Every element then fulfilled: dogs licked Ahab's blood at Samaria after he was wounded at Ramoth-gilead, just as Elijah had said (22:38). Joram son of Ahab was killed by Jehu and thrown on the plot of ground at Naboth's field, Jehu said explicitly: "Pick him up and throw him in the plot of ground of the field of Naboth the Jezreelite. For remember, when you and I rode together behind Ahab his father, YHWH made this pronouncement against him" (2 Kings 9:25-26). Then Jezebel was eaten by dogs in Jezreel (2 Kings 9:35-36). Three components, three fulfillments, eight chapters, across two generations.
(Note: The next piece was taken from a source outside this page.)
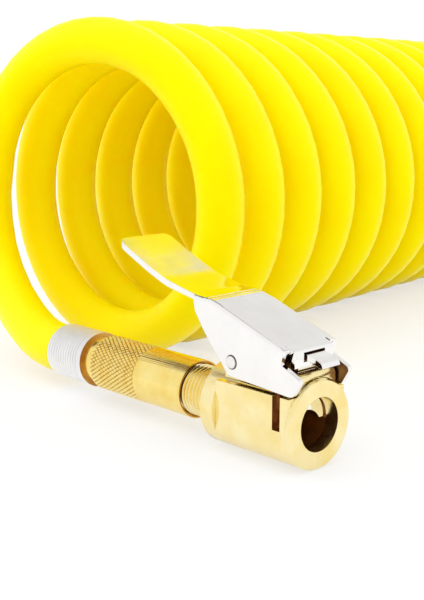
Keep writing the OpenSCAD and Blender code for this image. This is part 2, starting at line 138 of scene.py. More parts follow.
coil_end = coil_point(coil_to)
coil_steps = round((coil_from - coil_to) / coil_step)
hose_route = [ferrule_mouth + inside_ferrule, ferrule_mouth]
hose_route += [Vector(p) * MM for p in chuck_tail_route]
hose_route += [coil_point(coil_from + (coil_to - coil_from) * i / coil_steps) for i in range(coil_steps + 1)]
hose_route += [coil_end - coil_side * run * MM + Vector((0, 0, rise * MM)) for run, rise in inlet_tail_route]

hose_curve = bpy.data.curves.new("hose", "CURVE")
hose_curve.dimensions = "3D"
hose_curve.bevel_depth = hose_d / 2
hose_curve.bevel_resolution = 10
hose_curve.use_fill_caps = True
spline = hose_curve.splines.new("POLY")
spline.points.add(len(hose_route) - 1)
for point, place in zip(spline.points, hose_route):
    point.co = (*place, 1)
spline.use_smooth = True
hose = bpy.data.objects.new("hose", hose_curve)
bpy.context.scene.collection.objects.link(hose)

polyurethane = bpy.data.materials.new("polyurethane")
polyurethane.use_nodes = True
nodes, links = polyurethane.node_tree.nodes, polyurethane.node_tree.links
skin = nodes["Principled BSDF"]
skin.inputs["IOR"].default_value = 1.5
skin.inputs["Specular IOR Level"].default_value = 0.3
skin.inputs["Specular Tint"].default_value = (1, 0.8, 0.1, 1)
skin.inputs["Subsurface Weight"].default_value = 1
skin.inputs["Subsurface Radius"].default_value = (1, 0.6, 0.02)
skin.inputs["Subsurface Scale"].default_value = 0.008
where = nodes.new("ShaderNodeTexCoord")
cloud = nodes.new("ShaderNodeTexNoise")
cloud.inputs["Scale"].default_value = 55
cloud.inputs["Detail"].default_value = 3
shades = nodes.new("ShaderNodeValToRGB")
shades.color_ramp.elements[0].position = 0.3
shades.color_ramp.elements[0].color = (1, 0.77, 0, 1)
shades.color_ramp.elements[1].position = 0.7
shades.color_ramp.elements[1].color = (1, 0.82, 0, 1)
gloss = nodes.new("ShaderNodeMapRange")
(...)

Naboth's three-verse refusal, one man citing Torah to a king, set all of it in motion.

Naboth in the Sanctum

Naboth is the figure of the ordinary covenant member who does what the Torah requires and is killed for it by the state, and whose death YHWH does not ignore. The Sanctum holds him as a witness that the land theology of the covenant is not sentiment: it is the structure within which ordinary people live and die, and YHWH tracks the blood spilled on it. He is the counter-figure to Jeroboam and Ahab, not a king, not a prophet, just a man who told the truth once and paid the full price.